Oktay prefers that model for now, not only for the financial advantage of getting paid up front but also for the community engagement and spirit fostered by centralized pickups, the partnership with the farm CSA and the sustained attention of his customers. NRR also has three single-origins and one blend on shelves at Adams Fairacre Farms market, though this is a deliberately small cross-section of offerings.

The NRR cart at the Poughkeepsie Grind.

The NRR cart at the Poughkeepsie Grind.

“One of the things we promote with the CSCR model is a whole slew of different varieties, bringing new coffees in that we get feedback on from the subscribers,” said Oktay. “As a subscriber you’re going to be getting a much wider variety of coffee.”

Community spirit is central to the brand, and NRR has committed to progressive hiring practices in bringing on help with production from youth transitioning out of homelessness or recent incarceration.
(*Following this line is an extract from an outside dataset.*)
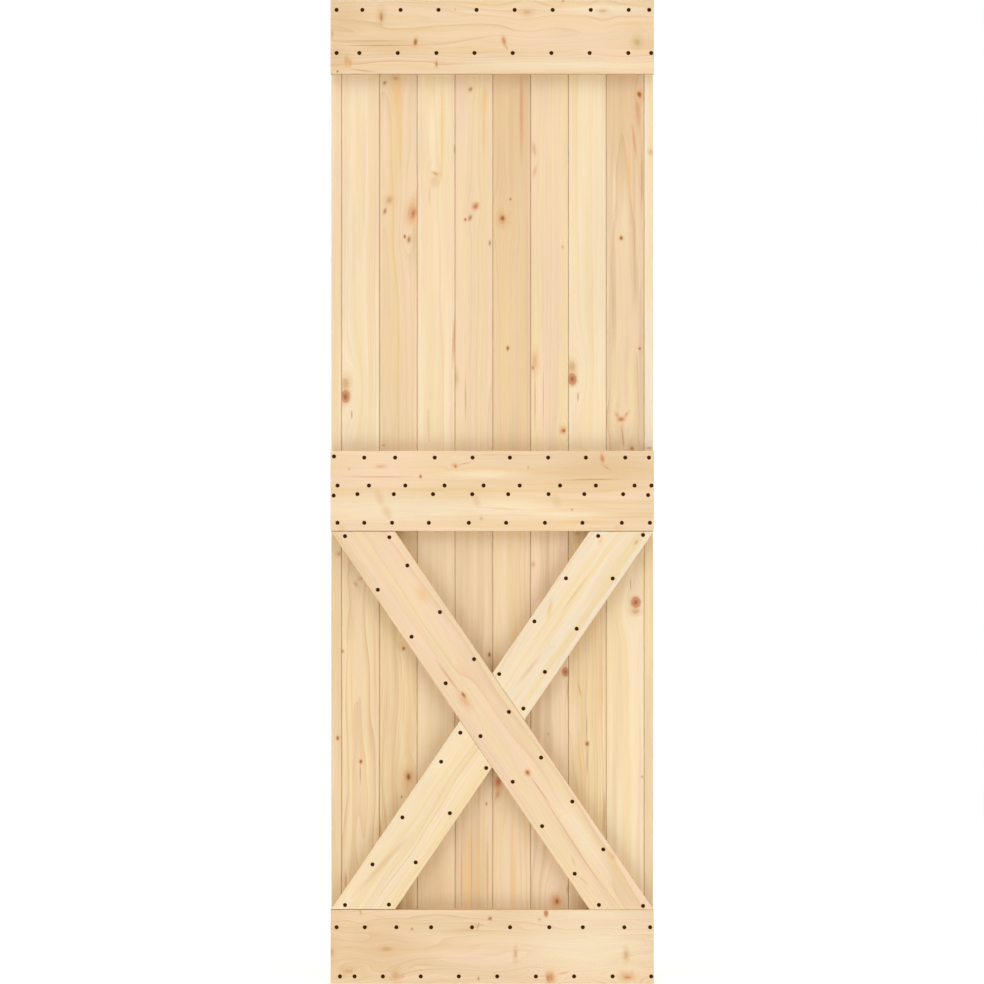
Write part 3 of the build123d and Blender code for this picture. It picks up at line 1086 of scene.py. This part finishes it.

Oktay is slowly but surely wading through the considerable mounds of paperwork involved in achieving B-corp certification, and once the business has grown to the point of having a staff of more than just a few people, Oktay wants to convert it to a worker-owned cooperative for the benefit of the local community.

Feza Oktay at the Artisan 6 roaster

Feza Oktay at the Artisan 6 roaster

“Based on the research that we did, it seems to make more sense to get a stable business operation going and then think about the conversion to a worker-owned cooperative, as opposed to trying to figure out all the details of getting it going while at the same time being a worker-owned cooperative,” said Oktay. To that end, the next big step for North River Roasters is to move out of the private commercial kitchen and into the Poughkeepsie Underwear Factory, a historic industrial building undergoing renovation in Poughkeepsie as part of a revitalization effort.

Oktay pictured outside the Underwear Factory.

Oktay pictured outside the Underwear Factory.

The three story, 22,000-square-foot building originally built in 1874 and added to the U.S. National Register of Historic Places in 1982 will be about two thirds live-work space and studio apartments with the remainder slated for community-oriented businesses. One of those will be the Poughkeepsie Open Kitchen — another incubator kitchen — and the other will be North River Roasters.

Oktay said that North River will operate a roastery café there, with a single-group Nuova Simonelli espresso machine, batch brews, Chemex and Bee Hive manual pourovers and nitro cold brew.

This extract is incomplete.